Surface Acidity of Oxygen Evolution Intermediates by Excited State Optical Spectroscopy

While the protonation of homogeneous metal-oxide catalysts is quite relevant for mechanisms in aqueous solution, the relevance of surface acidity to catalytic mechanisms of heterogeneous metal oxides is far less understood. Without a distinguishing metric ascribed to transient intermediates, invoking surface acidity is limited to rationalizing pH-dependent product evolution. Recently, the emissive population associated with intermediates of electron and proton transfer at a titanium oxide surface demonstrated an isotherm with pH whose half-rise occurred at pH = 11.8. As detected by a time-resolved visible broadband probe, the intermediates formed within <2 ps upon photoexcitation of the oxygen evolution reaction (OER) at an electron-doped (0.1% Nb) SrTiO₃/aqueous interface.
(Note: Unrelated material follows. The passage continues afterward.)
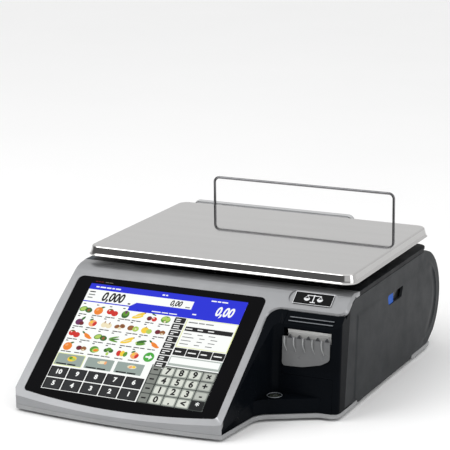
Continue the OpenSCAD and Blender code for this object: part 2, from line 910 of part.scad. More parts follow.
// Shallow field of the panel: straight in front, and round behind like the drum
module panel_field() {
    intersection() {
        along_x(side_x - 1.4, side_x + 1) polygon(outline([
            [260, 25, 0], [-90.5, 25, 8], [-79, 131, 10], [260, 131, 0],
        ]));
        union() {
            rod(side_x - 2, side_x + 2, [drum_y, drum_z], drum_r - 14.5);
            block([side_x - 2, -120, 0], [side_x + 2, drum_y, 160]);
        }
    }
}

module side_panel() {
    color(slate) difference() {
        union() {
            difference() {
                along_x(side_x - 3.5, side_x) polygon(side_profile(0.4));
                panel_field();
            }
            for (p = [[-100, 30], [-20, 120], [20, 40], [120, 140], [120, 24], [230, 81]])
                rod(plate_x + plate_t, side_x - 3.4, p, 4);
        }
        // Window of the latch
        along_x(side_x - 6, side_x + 1) polygon(outline([
            [window_at[0], window_at[2], 3], [window_at[1], window_at[2], 3],
            [window_at[1] + 7, window_at[3], 1.5], [window_at[0] - 5, window_at[3], 4],
        ]));
    }
}

module latch_button() {
    color([0.08, 0.3, 0.65]) union() {
        along_x(side_x - 3.2, side_x - 1) polygon(outline([
            [window_at[0] + 0.3, window_at[2] + 0.3, 2.7], [button_end, window_at[2] + 0.3, 1],
            [button_end, window_at[3] - 0.3, 1], [window_at[0] - 4.6, window_at[3] - 0.3, 3.7],
        ]));
        block([side_x - 6.4, 30, 106], [side_x - 3.7, 66, 138]);
        block([side_x - 4, window_at[0] + 1.5, window_at[2] + 1.5],
              [side_x - 3, button_end - 1, window_at[3] - 1.5]);
    }
}

// The mouth's nose, in the leaning frame: a block between depths d0 and d1 and heights z0 and z1
module nose_block(x0, x1, d0, d1, z0, z1) {
    leaning() block([x0, front_y + d0, z0], [x1, front_y + d1, z1]);
}

pocket = [104, 122.5];
nose_in = [mouth_x + 1.9, plate_x - 1.9];

module cassette_nose() {
    difference() {
        nose_block(mouth_x + 0.3, seam_x + 0.5, 0, 21, mouth_z + 0.6, 160);
        above_face(-1.6);
        // Room behind the skins
        difference() {
            union() {
                nose_block(nose_in[0], nose_in[1], 3, 40, 0, pocket[0] - 2.5);
                nose_block(nose_in[0], nose_in[1], 16.5, 40, 0, 200);
                nose_block(nose_in[0], nose_in[1], 3, 40, pocket[1] + 2.5, 200);
                nose_block(plate_x - 0.3, seam_x + 1, 3, 40, 0, 200);
            }
            above_face(-4.6);
        }
        // Pocket, and the slot that the label comes up through
        nose_block(nose_in[0], nose_in[1], -1, 14, pocket[0], pocket[1]);
        nose_block(nose_in[0], nose_in[1], 9, 14, pocket[0] - 4, pocket[0] + 1);
        rod(plate_x - 4, plate_x + 1, platen, 4);
    }
}

module cassette_cover() {
    color(night) difference() {
        union() {
            cassette_nose();
            // Corner strip between the printer's front and the side panel
            leaning() translate([0, 0, rim_top + 0.6]) linear_extrude(150) polygon(concat(
                outline([[seam_x + 0.3, front_y, 0], [side_x, front_y, 8.6], [side_x, -98, 0]]),
                outline([[side_x - wall, -98, 0], [side_x - wall, front_y + wall, 5.6],
                         [seam_x + 0.3, front_y + wall, 0]])
            ));
            // Its top, in the plane of the screen face
            intersection() {
                leaning() linear_extrude(200) polygon(outline([
                    [seam_x + 0.3, front_y, 0], [side_x, front_y, 8.6], [side_x, -98, 0],
                    [seam_x + 0.3, -98, 0],
                ]));
                on_face() block([0, 0, -3.4], [side_x - face_x, 100, -0.4]);
            }
            // Two slim trim bars over the pocket
            for (v = [76.8, 70.3]) on_face() block([mouth_x - face_x + 6, v, -4],
                                                 [seam_x - face_x - 3, v + 2.4, -0.4]);
        }
        above_face(-0.4);
        block([100, -200, -20], [300, 0, shell_z + 0.2]);
        // Under the arch's skirt
        difference() {
            on_face() translate([-400, arch_low - 0.6, -80]) cube([900, 400, 200]);
            under_face(skirt + joint_gap + 0.1);
        }
        along_x(side_x - 8, side_x + 1) polygon(side_profile(-0.2));
    }
}

module cassette_frame() {
    color(steel) difference() {
        union() {
            along_x(plate_x, plate_x + plate_t) polygon(concat(
                outline([[200, 22, 0], [160, 14, 4], [-112, 14, 6], [-136, 70, 8], [-136, 100, 8],
                         [-121, 108, 4], [-106, 132, 10], [-76, 146, 10]]),
                arc([drum_y, drum_z], 66, 90, -50, 14)
            ));
            along_x(cheek_x, cheek_x + cheek_t) polygon(outline([
                [-134, 76, 8], [-134, 97, 6], [-121, 97, 2], [-118, 112, 4], [-104, 134, 8],
                [-78, 134, 8], [-74, 100, 4], [-66, 40, 4], [-66, 20, 5], [-84, 20, 5], [-118, 60, 6],
            ]));
            // Tie bars
            for (p = [guide_bar, [-84, 52], [-96, 130]]) rod(cheek_x, plate_x + eps, p, 3.5);
            rod(cheek_x, plate_x + eps, lever_pin, 3);
            // Spindle of the take-up spool
            rod(138, plate_x + eps, spool, 4);
            // Stub that carries the idler gear
            rod(plate_x, gear_x + gear_w + 0.3, idler, 3);
        }
        rod(cheek_x - 1, plate_x + 5, platen, 3 + run_gap);
        rod(plate_x - 1, plate_x + 5, motor, 3.6);
    }
}

module slide_rods() {
    color([0.82, 0.82, 0.83]) for (p = rods) rod(22, plate_x, p, rod_r);
}

module slide_bushes() {
    color([0.85, 0.84, 0.8]) for (p = rods) difference() {
        block([98, p.x - 9, floor_top + 2], [125.8, p.x + 9, 27]);
        rod(97, 127, p, rod_r + run_gap);
    }
}

module drive_motor() {
    color([0.18, 0.18, 0.2]) difference() {
        union() {
            along_x(169, plate_x) polygon(outline([
                [motor.x - 17.5, motor.y - 17.5, 4], [motor.x + 17.5, motor.y - 17.5, 4],
                [motor.x + 17.5, motor.y + 17.5, 4], [motor.x - 17.5, motor.y + 17.5, 4],
            ]));
            rod(162, 170, motor, 7);
            rod(plate_x - eps, plate_x + plate_t, motor, 3.5);
        }
        rod(162.9, plate_x + 5, motor, 2 + run_gap);
    }
}

// Teeth of an involute gear at their rest angle
function involute(rb, r) = let (t = sqrt(max(0, (r / rb) * (r / rb) - 1))) t * 180 / PI - atan(t);

module gear_teeth(teeth, turn) {
    pitch = teeth * gear_m / 2;
    base = pitch * cos(20);
    root = pitch - 1.3 * gear_m;
    tip = pitch + 0.9 * gear_m;
    half = 90 / teeth - 0.06 * 180 / (PI * pitch) + involute(base, pitch);
    low = max(root, base);
    radii = [low, low + (tip - low) * 0.35, low + (tip - low) * 0.7, tip];
    polygon([for (i = [0:teeth - 1]) let (a = turn + i * 360 / teeth) each concat(
        [root * [cos(a - half), sin(a - half)]],
        [for (r = radii) r * [cos(a - half + involute(base, r)), sin(a - half + involute(base, r))]],
        [for (k = [3:-1:0]) radii[k] * [cos(a + half - involute(base, radii[k])),
                                        sin(a + half - involute(base, radii[k]))]],
        [root * [cos(a + half), sin(a + half)]]
    )]);
}

// A spur gear on an axis along X, with bore radius r
module gear(p, teeth, turn, r) {
    translate([gear_x, p.x, p.y]) rotate([90, 0, 90]) linear_extrude(gear_w) difference() {
        gear_teeth(teeth, turn);
        circle(r = r);
    }
}

// The platen gear has a tooth on the line to the idler, and the idler a gap there
idler_turn = idler_line + 180 + 180 / idler_teeth;
// Angle from the idler's nearest tooth to the line to the pinion
idler_phase = (pinion_line - idler_turn) * idler_teeth / 360;
pinion_turn = pinion_line + 180 + (0.5 + idler_phase) * 360 / pinion_teeth;

module platen_gear() {
    color([0.85, 0.83, 0.75]) gear(platen, platen_teeth, idler_line, 2.6);
}

module idler_gear() {
    color([0.85, 0.83, 0.75]) gear(idler, idler_teeth, idler_turn, 3 + run_gap);
}

module motor_pinion() {
    color([0.8, 0.65, 0.3]) union() {
        gear(motor, pinion_teeth, pinion_turn, 2);
        rod(163, gear_x + gear_w + 0.3, motor, 2);
    }
}

module platen_roller() {
    color([0.12, 0.12, 0.13]) union() {
        rod(web_x, web_x + paper_w, platen, platen_r);
        rod(cheek_x - 0.2, plate_x + plate_t, platen, 3);
        rod(plate_x + plate_t - eps, gear_x + gear_w + 0.3, platen, 2.6);
    }
}

lever_x = [137, 199];

module head_lever() {
    color([0.6, 0.61, 0.63]) difference() {
        union() {
            // Plate that carries the head, and the ears around the pivot pin
            along_x(lever_x[0], lever_x[1]) polygon([
                [-106, 84], [-103, 84], [-101, 100], [-91, 114], [-94, 117], [-104, 102],
            ]);
            for (x = [lever_x[0], lever_x[1] - 8]) rod(x, x + 8, lever_pin, 6.5);
            for (x = [lever_x[0], lever_x[1] - 8]) along_x(x, x + 8)
                polygon([[-101, 106], [-93, 124], [-84, 118], [-96, 104]]);
            // Finger tab
            block([160, -97, 108], [176, -78, 110.5]);
        }
        rod(lever_x[0] - 1, lever_x[1] + 1, lever_pin, 3 + run_gap);
    }
}

module print_head() {
    color([0.35, 0.3, 0.2]) along_x(lever_x[0] + 2, lever_x[1] - 2)
        polygon([[-115.4, 86], [-106, 84.4], [-104.2, 101.5], [-113.5, 98]]);
}

// Path of the paper: off the bottom of the roll, under the guide bar, up through the nip
// and out over the tear edge
function web_path(t) = concat(
    [[drum_y, drum_z - label_roll_r - 0.3 - t], [guide_bar.x + 3, guide_bar.y - 4.2 - t]],
    [for (a = [-90:-25:-165]) guide_bar + (3.9 + t) * [cos(a), sin(a)]],
    [[-115.6 - t, 84], [-115.6 - t, 92], [-117 - 0.8 * t, 95.5 - 0.6 * t], [-122 - 0.3 * t, 98.2 - t]],
    [[-129.5 - 0.4 * t, 99 - t], [-133 - t, 103 - 0.4 * t], [-134.2 - t, 111], [-136 - t, 119]]
);

module label_web() {
    a = web_path(0);
    b = web_path(web_t);
    color([0.95, 0.95, 0.93]) along_x(web_x, web_x + paper_w)
        polygon(concat(a, [for (i = [len(b) - 1:-1:0]) b[i]]));
}

module roll_hub() {
    color([0.2, 0.2, 0.22]) difference() {
        rod(137, plate_x, [drum_y, drum_z], 20 - run_gap);
        rod(139, plate_x - 3, [drum_y, drum_z], 16);
    }
}

module roll_core() {
    color([0.65, 0.52, 0.38]) difference() {
        rod(138, 138 + 64, [drum_y, drum_z], 22);
        rod(137, 138 + 65, [drum_y, drum_z], 20);
    }
}

module label_roll() {
    color([0.93, 0.93, 0.9]) difference() {
        rod(138, 138 + 64, [drum_y, drum_z], label_roll_r);
        rod(137, 138 + 65, [drum_y, drum_z], 22);
    }
}

module rewind_spool() {
    color([0.8, 0.75, 0.6]) difference() {
        union() {
            rod(140, 201, spool, 20);
            rod(200, 202.6, spool, 30);
        }
        rod(139, 204, spool, 4 + run_gap);
    }
}

flap_x = [131.4, 200.5];
flap_z = [70, 111];
rib_pitch = 13.5;

module label_flap() {
    color([0.5, 0.5, 0.5, 0.9]) leaning() {
        translate([0, front_y - 0.5, 0]) rotate([90, 0, 0]) linear_extrude(1.6) union() {
            polygon(outline([
                [flap_x[0], flap_z[1], 0], [flap_x[0], flap_z[0], 5],
                [flap_x[0] + 30, flap_z[0] + 1, 60], [flap_x[1] - 12, flap_z[0] + 7, 25],
                [flap_x[1], flap_z[0] + 14, 7], [flap_x[1], flap_z[1], 0],
            ]));
            // Toothed upper edge
            for (i = [0:4]) translate([flap_x[0] + 11 + i * rib_pitch, flap_z[1]])
                polygon([[-4, -1], [4, -1], [4, 0], [0.6, 3.2], [-0.6, 3.2], [-4, 0]]);
        }
        // Ribs that guide the label
        for (i = [0:4]) translate([flap_x[0] + 4 + i * rib_pitch, 0, 0])
            block([0, front_y - 3.4, 92], [1.3, front_y - 2, flap_z[1]]);
        // Feet that hold it off the housing
        for (x = [142, 190]) block([x - 3, front_y - 0.6, 84], [x + 3, front_y - 0.02, 92]);
    }
}

// ---------- feet ----------

module foot(p) {
    color([0.05, 0.05, 0.05]) translate([p.x, p.y, 0]) {
        cylinder(h = base_gap - 0.4, r = 15);
        cylinder(h = base_gap + 9, r = stud_r);
    }
}

base_tray();
upper_housing();
front_bezel();
touch_glass();
lcd_module();
lcd_bracket();
printer_bay();
level_vial();
level_lens();
front_badge();
drum_housing();
drum_badge();
rear_panel();
chassis_plate();
load_cell_pedestal();
load_cell();
spider_post();
platter_spider();
platter_pads();
overload_stops();
load_cell_bolts();
main_board();
heatsink();
power_supply();
power_inlet();
power_switch();
port_sockets();
slide_bushes();
housing_screws();
rating_plate();
display_bracket();
display_case();
display_bezel();
display_glass();
display_lcd();
display_caps();
platter();
guard_wire();
side_panel();
cassette_frame();
cassette_cover();
label_flap();
label_web();
slide_rods();
drive_motor();
roll_hub();
latch_button();
label_roll();
roll_core();
rewind_spool();
platen_roller();
platen_gear();
idler_gear();
motor_pinion();
head_lever();
print_head();
foot(foot_fl);  // foot_front_left
foot(foot_fr);  // foot_front_right
foot(foot_rl);  // foot_rear_left
foot(foot_rr);  // foot_rear_right
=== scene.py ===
"""Looks of the retail price scale: materials, lit screens and finely shaped pieces on the CAD frame."""

import math

import bmesh
import bpy
from mathutils import Matrix, Vector
from mathutils.geometry import delaunay_2d_cdt, intersect_point_line


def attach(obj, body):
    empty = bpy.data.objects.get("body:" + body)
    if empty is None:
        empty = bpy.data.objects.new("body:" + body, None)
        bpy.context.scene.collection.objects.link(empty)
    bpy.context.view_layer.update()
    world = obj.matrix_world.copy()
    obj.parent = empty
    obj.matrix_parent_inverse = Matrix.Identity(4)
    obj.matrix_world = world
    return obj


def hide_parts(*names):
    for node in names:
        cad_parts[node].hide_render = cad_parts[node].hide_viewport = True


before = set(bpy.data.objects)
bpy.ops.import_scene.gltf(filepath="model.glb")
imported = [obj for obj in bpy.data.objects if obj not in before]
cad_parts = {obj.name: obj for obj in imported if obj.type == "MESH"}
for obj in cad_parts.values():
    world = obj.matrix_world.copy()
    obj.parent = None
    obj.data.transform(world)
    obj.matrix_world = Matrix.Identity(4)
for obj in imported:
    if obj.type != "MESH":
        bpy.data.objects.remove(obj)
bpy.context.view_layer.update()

# ---- sizes, in millimetres
MM = 0.001
# Side panel: its outer face, its thickness and the middle of its window
SIDE_X, PANEL_T, WINDOW_Y = 214.0, 3.5, 60.0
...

Here, we demonstrate how the pH dependence of the <2 ps population is preserved such that when the intermediate population finally decays with a time constant of 10 μs, it does so with a pH onset at 11.4. The distinctive pH associated with a metastable population ascribes a surface acidity to the first intermediate of water oxidation, interpreted as favoring Ti–OH^• below and Ti–O^•– above an acid dissociation constant (i.e., pK_a). The work shows that the excited state optical spectroscopy is sensitive to protonation over the lifetime of metastable intermediates. Further, it shows that the details of the hydration layer prior to excitation are important for stabilizing intermediate populations of different acidities that then affect the chemical steps of water oxidation catalysis at longer time scales, e.g., bond formation.